Following the handover on July 1, 1997, China replaced Legco with an appointed provisional legislature. Over the next ten months, that body repealed or tightened several of Hong Kong's civil liberties laws. In the May 1998 elections for a new Legco, pro-democracy candidates again won 16 of the 20 directly elected seats, though only 20 of 60 seats overall.

Since coming to office, Tung, 64, has seen his popularity wane amid continuing fallout from the regional financial crisis that began in 1997. Tung was chosen for the top job in late 1996 by a Beijing-organized committee. Hong Kong's economy emerged from two years of recession in early 2000, but many middle-class residents continue to be concerned with job security and falling housing prices.

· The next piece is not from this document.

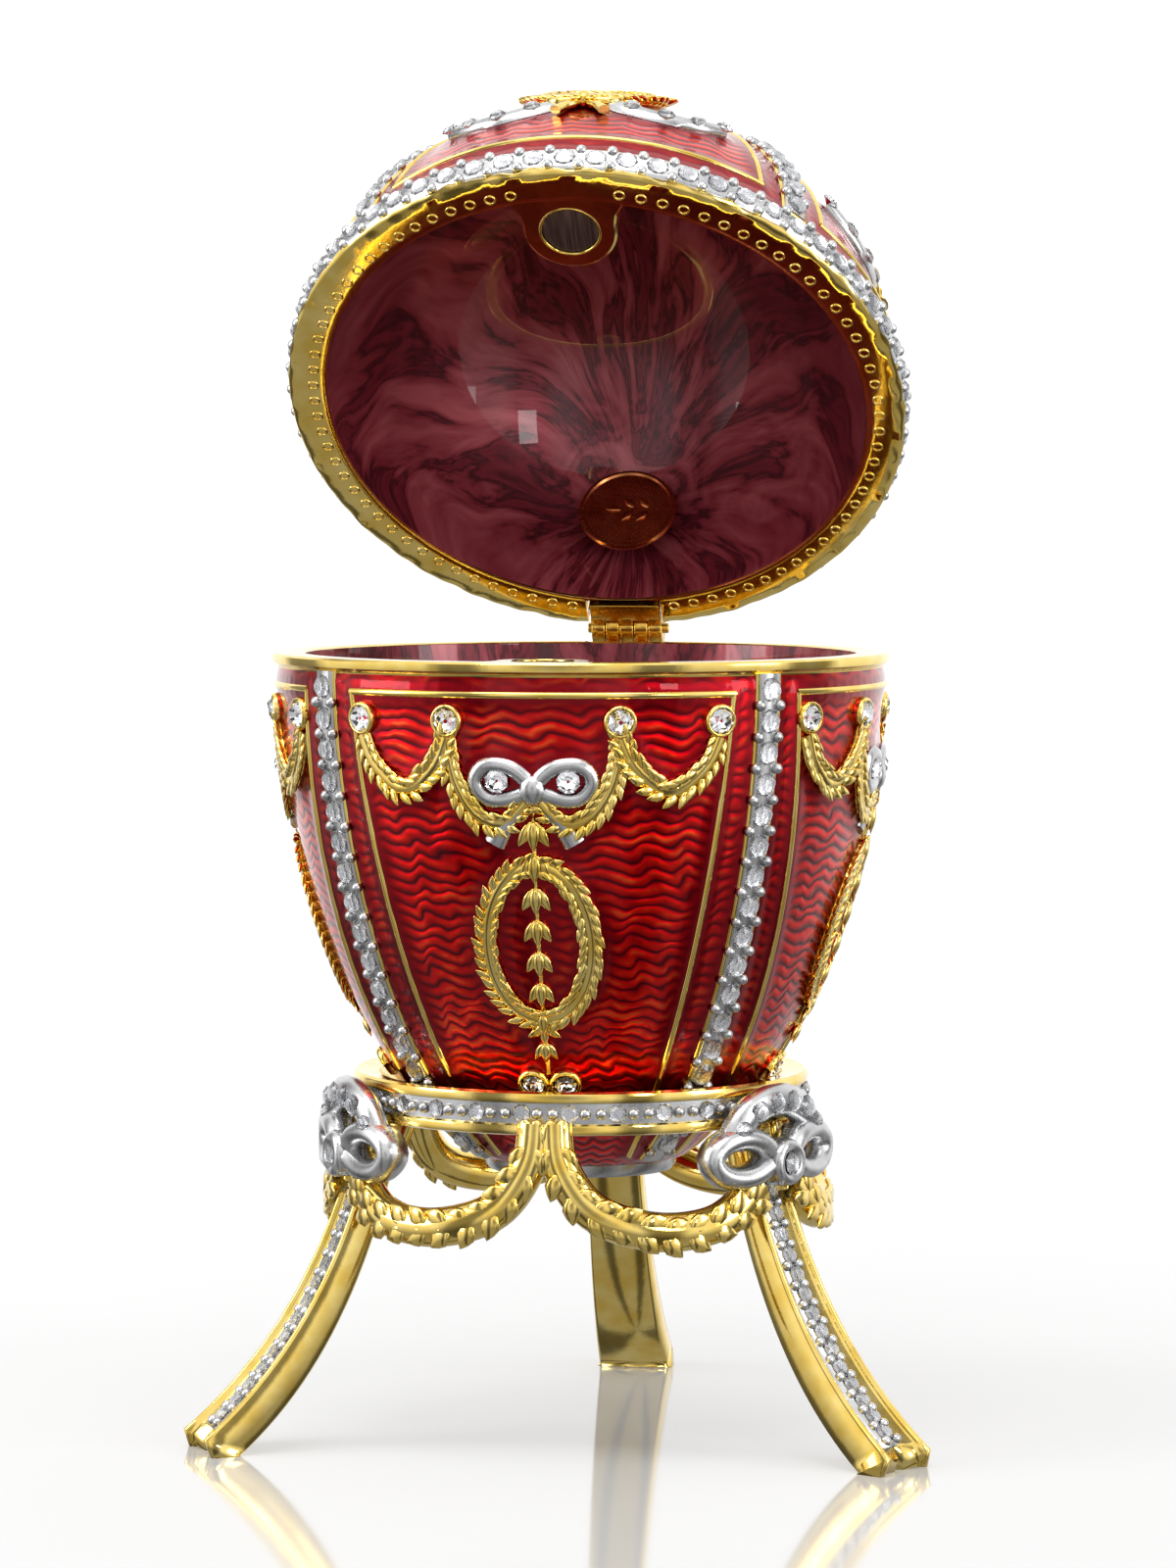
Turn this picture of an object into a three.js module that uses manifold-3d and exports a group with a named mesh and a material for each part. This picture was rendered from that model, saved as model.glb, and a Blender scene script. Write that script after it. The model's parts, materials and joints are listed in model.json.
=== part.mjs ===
// Jewelled egg trinket box, standing open on its own tripod stand.
//
// The egg is cast metal, gold plated, with red enamel in four panels that bands of crystals part.
// Its lid is joined to the bowl by a five-knuckle hinge at the back, and a pair of magnets at the
// front keeps it shut. The egg sits loose in the ring of a stand on three sabre legs, with a
// ribbon bow at the head of each leg and two laurel swags in each bay.
//
// Millimetres, +Z up. The front panel faces -Y, and the hinge pin runs along X at the back.
// Ornament is modelled flat, as x across, y along the surface and z outwards, then wrapped round.

import * as THREE from 'three';
import { mergeVertices } from 'three/addons/utils/BufferGeometryUtils.js';
import Module from 'manifold-3d';

const wasm = await Module();
wasm.setup();

// ---------------------------------------------------------------- driving dimensions, millimetres
const RIM_HEIGHT = 78.5; // plane where lid and bowl meet, above the floor
const RIM_RADIUS = 31; // gold lip of the bowl
const WALL = 3.4; // wall at the rim
const RIM_GAP = 0.2; // between the two rims when shut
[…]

The pro-democracy camp, however, largely failed to capitalize on the public's mood at the September 10, 2000, Legco elections. Under a relatively low 43.6 percent turnout, pro-democracy candidates won only 16 of Legco's now 24 directly elected seats and 21 of 60 overall. Among pro-democracy parties, the main opposition Democratic Party, led by lawyer Martin Lee, won 9 directly elected seats and 12 overall. The conservative Democratic Alliance, meanwhile, won 11 seats, up from 10 in 1998. A prodemocracy candidate won a December 2000 by-election.

For his part, Tung would probably face a tough time getting reelected in a direct vote. Polls in late 2001 showed that more than half of respondents would be unlikely to vote for him if they were given the chance. Many of the doubts regarding Tung reflected concerns about jobs and other bread-and-butter issues. Unemployment rose to 5.8 percent in the September-November period, up from 5.5 percent between August and October, the government's three-month moving averages showed. These figures are well above the 2 percent that was the norm before the regional financial crisis began in 1997.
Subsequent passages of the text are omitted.